(RAW RECORDS)
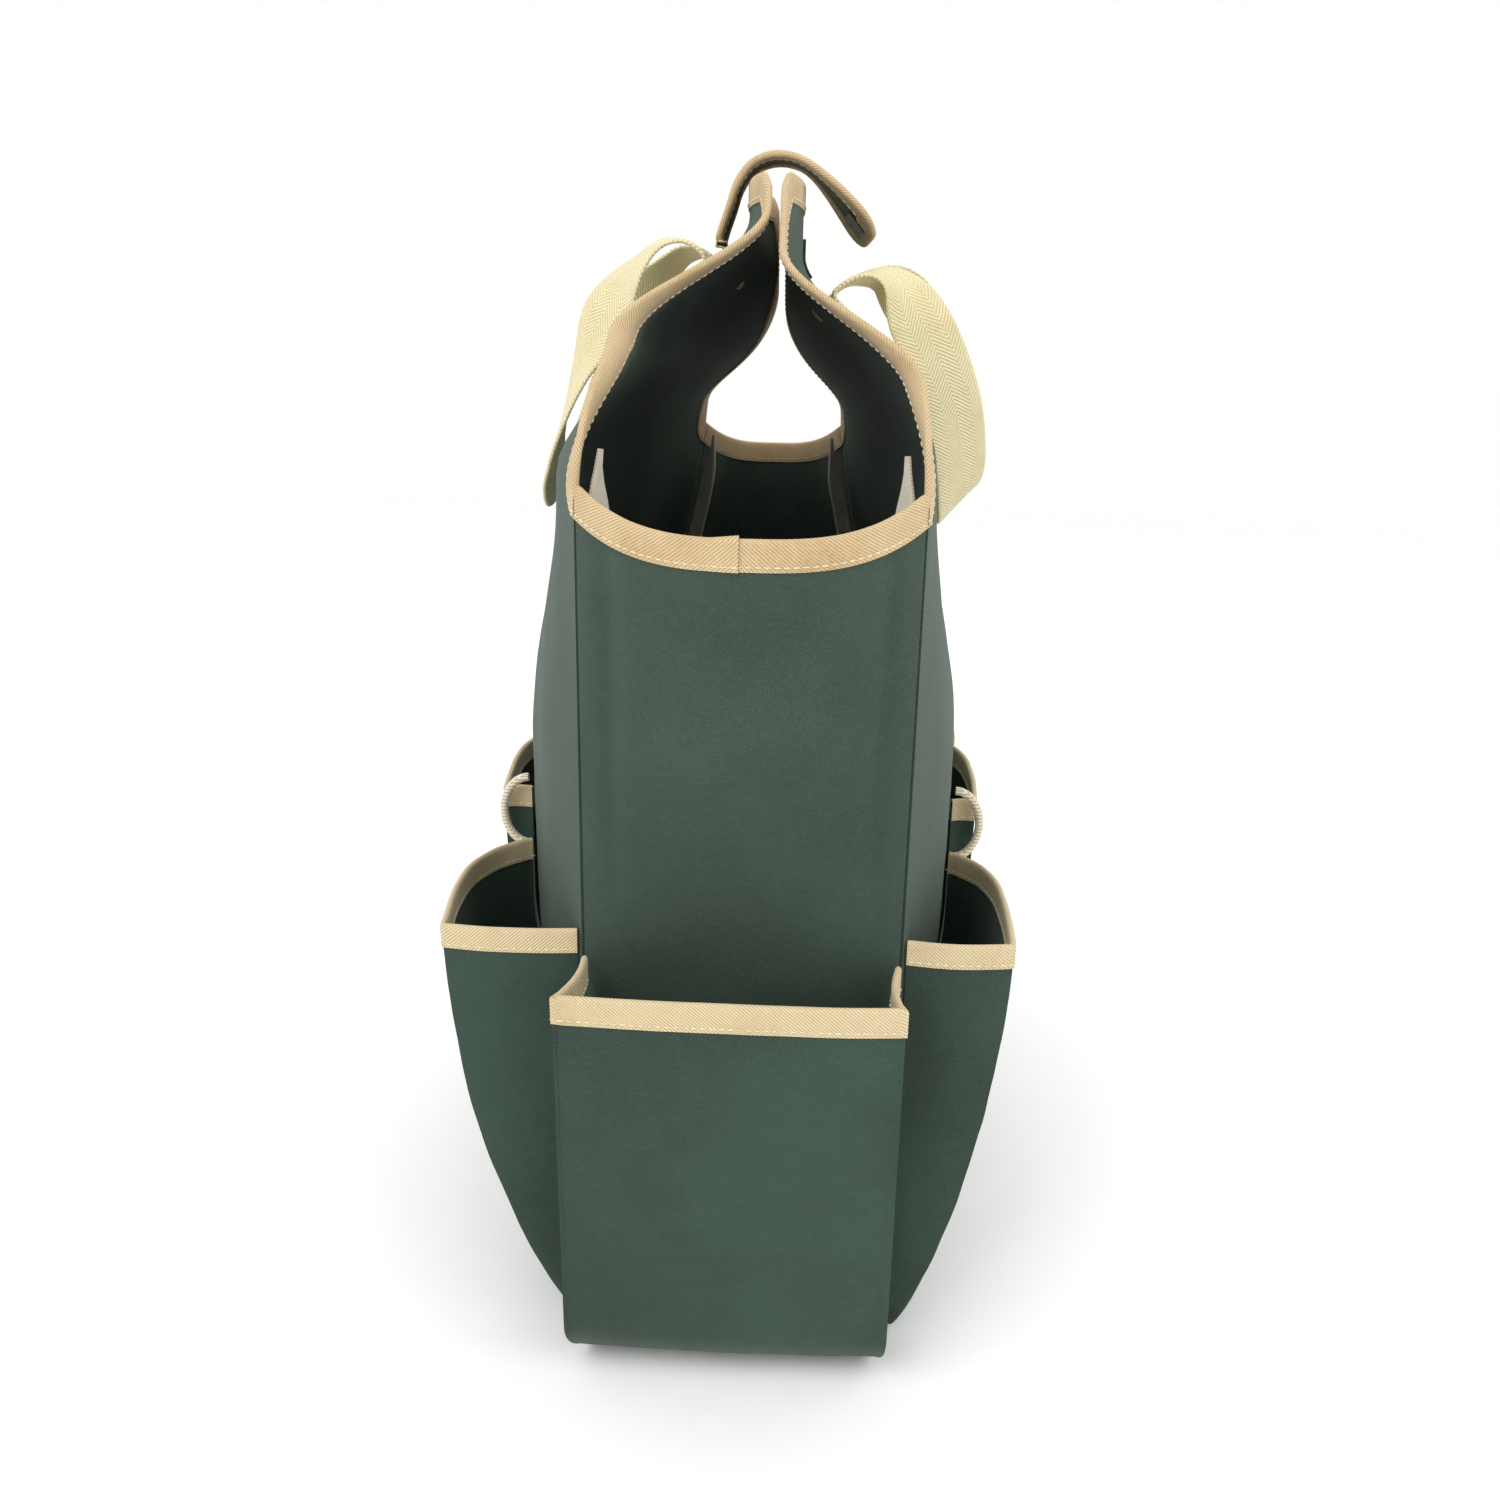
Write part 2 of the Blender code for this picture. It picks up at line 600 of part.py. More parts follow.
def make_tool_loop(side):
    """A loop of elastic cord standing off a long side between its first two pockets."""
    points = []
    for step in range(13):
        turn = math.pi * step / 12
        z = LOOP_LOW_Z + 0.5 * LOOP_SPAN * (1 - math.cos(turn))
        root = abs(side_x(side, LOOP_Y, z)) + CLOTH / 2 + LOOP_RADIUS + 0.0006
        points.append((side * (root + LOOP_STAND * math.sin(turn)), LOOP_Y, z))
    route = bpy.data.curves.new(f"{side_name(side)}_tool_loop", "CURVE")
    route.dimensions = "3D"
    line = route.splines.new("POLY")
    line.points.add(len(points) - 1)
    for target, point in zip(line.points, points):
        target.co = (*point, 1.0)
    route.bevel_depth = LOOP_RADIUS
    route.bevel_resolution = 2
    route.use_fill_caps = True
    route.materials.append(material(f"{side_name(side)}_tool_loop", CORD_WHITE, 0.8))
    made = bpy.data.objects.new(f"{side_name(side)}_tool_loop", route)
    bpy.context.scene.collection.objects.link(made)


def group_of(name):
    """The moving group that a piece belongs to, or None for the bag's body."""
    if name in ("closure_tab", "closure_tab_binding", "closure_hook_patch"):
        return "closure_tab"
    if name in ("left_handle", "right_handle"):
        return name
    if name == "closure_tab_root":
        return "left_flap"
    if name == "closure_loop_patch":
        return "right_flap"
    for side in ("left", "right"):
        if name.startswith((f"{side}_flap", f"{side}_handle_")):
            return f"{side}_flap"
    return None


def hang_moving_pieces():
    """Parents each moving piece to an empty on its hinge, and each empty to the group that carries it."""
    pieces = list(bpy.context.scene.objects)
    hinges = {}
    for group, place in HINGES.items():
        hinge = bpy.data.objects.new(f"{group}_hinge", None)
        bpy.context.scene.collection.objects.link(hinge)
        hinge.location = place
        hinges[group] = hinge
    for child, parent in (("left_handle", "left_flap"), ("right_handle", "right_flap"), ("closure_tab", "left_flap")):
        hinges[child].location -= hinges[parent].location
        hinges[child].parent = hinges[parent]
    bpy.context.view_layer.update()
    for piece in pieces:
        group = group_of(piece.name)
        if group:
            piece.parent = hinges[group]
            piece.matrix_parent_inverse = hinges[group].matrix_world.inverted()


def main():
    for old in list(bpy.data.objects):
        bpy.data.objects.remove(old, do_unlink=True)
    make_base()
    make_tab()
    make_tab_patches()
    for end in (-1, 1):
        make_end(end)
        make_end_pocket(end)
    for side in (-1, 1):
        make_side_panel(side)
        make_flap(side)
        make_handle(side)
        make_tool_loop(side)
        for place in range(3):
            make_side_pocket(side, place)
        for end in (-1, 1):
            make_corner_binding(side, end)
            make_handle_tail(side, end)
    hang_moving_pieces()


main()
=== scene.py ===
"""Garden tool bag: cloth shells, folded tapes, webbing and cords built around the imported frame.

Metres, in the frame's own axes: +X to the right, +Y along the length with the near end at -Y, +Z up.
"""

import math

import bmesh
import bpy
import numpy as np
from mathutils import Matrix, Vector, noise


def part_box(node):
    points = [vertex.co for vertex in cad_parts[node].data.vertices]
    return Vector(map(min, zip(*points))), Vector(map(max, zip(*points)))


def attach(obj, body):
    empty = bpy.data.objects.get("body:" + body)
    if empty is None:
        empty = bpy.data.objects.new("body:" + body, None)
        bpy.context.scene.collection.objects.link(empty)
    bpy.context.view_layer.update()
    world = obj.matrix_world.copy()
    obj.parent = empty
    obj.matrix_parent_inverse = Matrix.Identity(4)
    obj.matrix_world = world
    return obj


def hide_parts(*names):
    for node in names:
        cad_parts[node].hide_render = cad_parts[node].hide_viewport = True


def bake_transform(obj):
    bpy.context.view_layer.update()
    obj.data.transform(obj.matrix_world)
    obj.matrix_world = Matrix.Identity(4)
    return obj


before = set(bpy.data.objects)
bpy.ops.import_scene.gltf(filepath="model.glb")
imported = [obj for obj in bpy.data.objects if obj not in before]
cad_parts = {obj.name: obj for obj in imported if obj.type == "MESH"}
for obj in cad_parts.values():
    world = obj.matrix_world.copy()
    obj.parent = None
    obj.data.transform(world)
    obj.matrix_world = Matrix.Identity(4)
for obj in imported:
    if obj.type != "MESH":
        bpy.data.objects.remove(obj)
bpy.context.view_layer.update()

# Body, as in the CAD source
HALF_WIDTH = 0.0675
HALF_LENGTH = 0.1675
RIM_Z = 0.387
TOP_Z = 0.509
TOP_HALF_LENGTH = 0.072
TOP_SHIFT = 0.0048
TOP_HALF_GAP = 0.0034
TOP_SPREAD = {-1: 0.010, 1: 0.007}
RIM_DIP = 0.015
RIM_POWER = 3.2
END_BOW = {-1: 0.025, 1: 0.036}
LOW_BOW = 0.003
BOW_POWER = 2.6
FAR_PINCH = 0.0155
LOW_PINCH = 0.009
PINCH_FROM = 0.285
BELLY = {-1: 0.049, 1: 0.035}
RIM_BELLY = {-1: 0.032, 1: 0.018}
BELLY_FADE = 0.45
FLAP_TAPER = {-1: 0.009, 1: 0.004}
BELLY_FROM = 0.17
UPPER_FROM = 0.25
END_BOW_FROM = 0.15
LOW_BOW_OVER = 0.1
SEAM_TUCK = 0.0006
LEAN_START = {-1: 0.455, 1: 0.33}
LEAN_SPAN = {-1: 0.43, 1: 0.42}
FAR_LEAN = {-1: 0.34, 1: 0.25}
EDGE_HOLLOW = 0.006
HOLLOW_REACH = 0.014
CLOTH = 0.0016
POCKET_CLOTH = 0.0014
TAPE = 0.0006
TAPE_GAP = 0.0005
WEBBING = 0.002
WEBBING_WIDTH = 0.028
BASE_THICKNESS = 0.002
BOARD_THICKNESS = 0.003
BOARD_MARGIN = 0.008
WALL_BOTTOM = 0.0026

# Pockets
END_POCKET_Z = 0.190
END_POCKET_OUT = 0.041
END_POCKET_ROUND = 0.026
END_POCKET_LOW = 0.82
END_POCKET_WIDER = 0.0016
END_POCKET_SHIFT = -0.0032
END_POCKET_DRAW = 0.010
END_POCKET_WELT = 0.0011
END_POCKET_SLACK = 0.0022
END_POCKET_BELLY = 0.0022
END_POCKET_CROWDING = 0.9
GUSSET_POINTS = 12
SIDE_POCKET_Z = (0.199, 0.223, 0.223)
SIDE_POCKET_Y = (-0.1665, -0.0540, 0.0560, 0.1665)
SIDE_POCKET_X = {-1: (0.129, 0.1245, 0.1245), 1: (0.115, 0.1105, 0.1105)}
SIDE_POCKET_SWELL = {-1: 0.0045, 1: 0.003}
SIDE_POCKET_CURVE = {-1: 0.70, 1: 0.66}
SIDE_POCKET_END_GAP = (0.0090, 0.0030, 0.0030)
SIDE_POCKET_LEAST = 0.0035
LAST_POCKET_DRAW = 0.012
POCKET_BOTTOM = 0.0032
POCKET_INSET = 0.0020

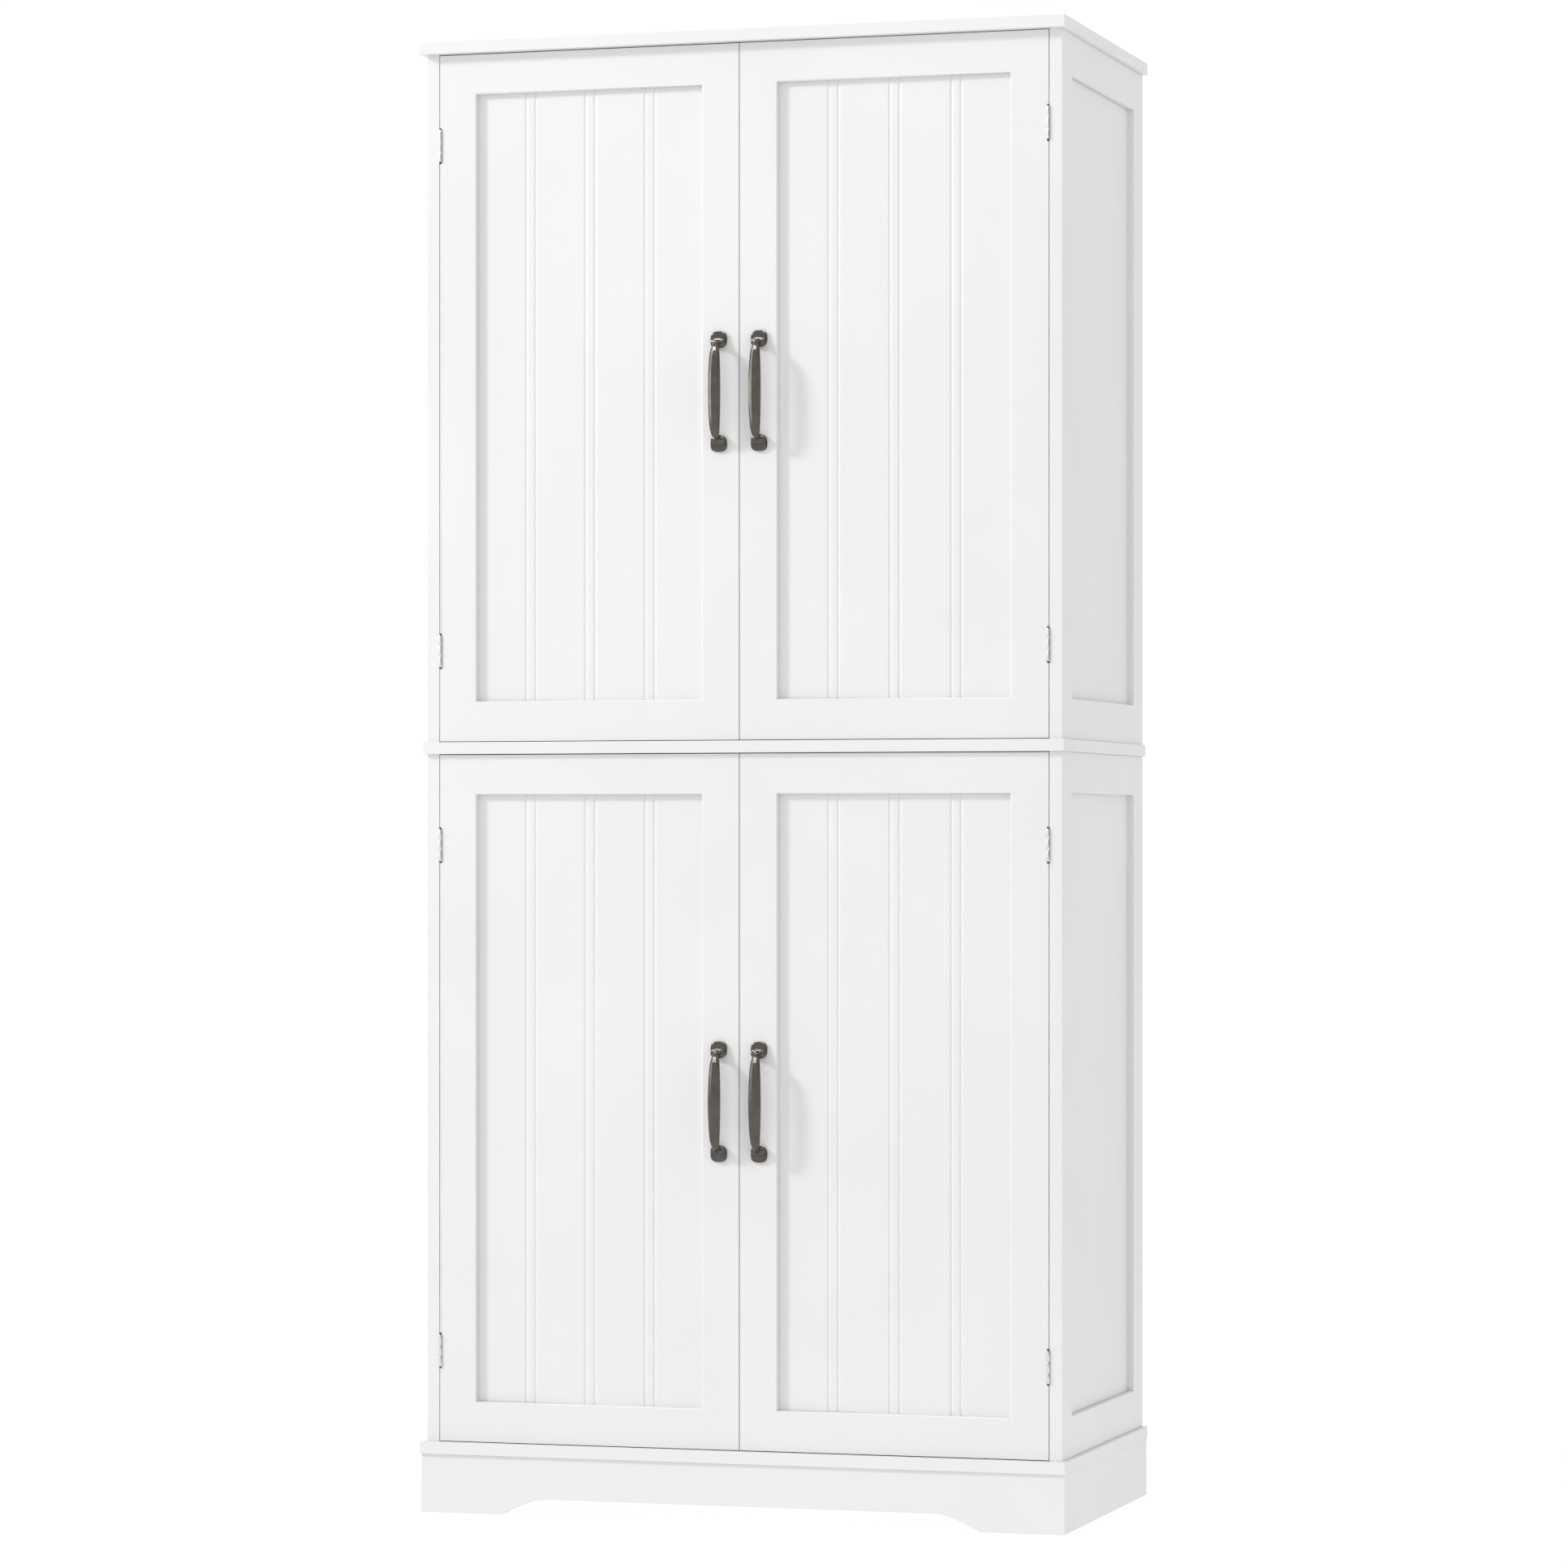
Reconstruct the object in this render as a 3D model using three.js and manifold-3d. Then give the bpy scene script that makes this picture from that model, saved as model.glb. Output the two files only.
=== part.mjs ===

(WHAT IS EXPECTED) Output only the lines from the one containing "make_flap(side)" through the one containing "imported = [obj", inclusive, exactly as written.

(RESULT BELOW)
        make_flap(side)
        make_handle(side)
        make_tool_loop(side)
        for place in range(3):
            make_side_pocket(side, place)
        for end in (-1, 1):
            make_corner_binding(side, end)
            make_handle_tail(side, end)
    hang_moving_pieces()


main()
=== scene.py ===
"""Garden tool bag: cloth shells, folded tapes, webbing and cords built around the imported frame.

Metres, in the frame's own axes: +X to the right, +Y along the length with the near end at -Y, +Z up.
"""

import math

import bmesh
import bpy
import numpy as np
from mathutils import Matrix, Vector, noise


def part_box(node):
    points = [vertex.co for vertex in cad_parts[node].data.vertices]
    return Vector(map(min, zip(*points))), Vector(map(max, zip(*points)))


def attach(obj, body):
    empty = bpy.data.objects.get("body:" + body)
    if empty is None:
        empty = bpy.data.objects.new("body:" + body, None)
        bpy.context.scene.collection.objects.link(empty)
    bpy.context.view_layer.update()
    world = obj.matrix_world.copy()
    obj.parent = empty
    obj.matrix_parent_inverse = Matrix.Identity(4)
    obj.matrix_world = world
    return obj


def hide_parts(*names):
    for node in names:
        cad_parts[node].hide_render = cad_parts[node].hide_viewport = True


def bake_transform(obj):
    bpy.context.view_layer.update()
    obj.data.transform(obj.matrix_world)
    obj.matrix_world = Matrix.Identity(4)
    return obj


before = set(bpy.data.objects)
bpy.ops.import_scene.gltf(filepath="model.glb")
imported = [obj for obj in bpy.data.objects if obj not in before]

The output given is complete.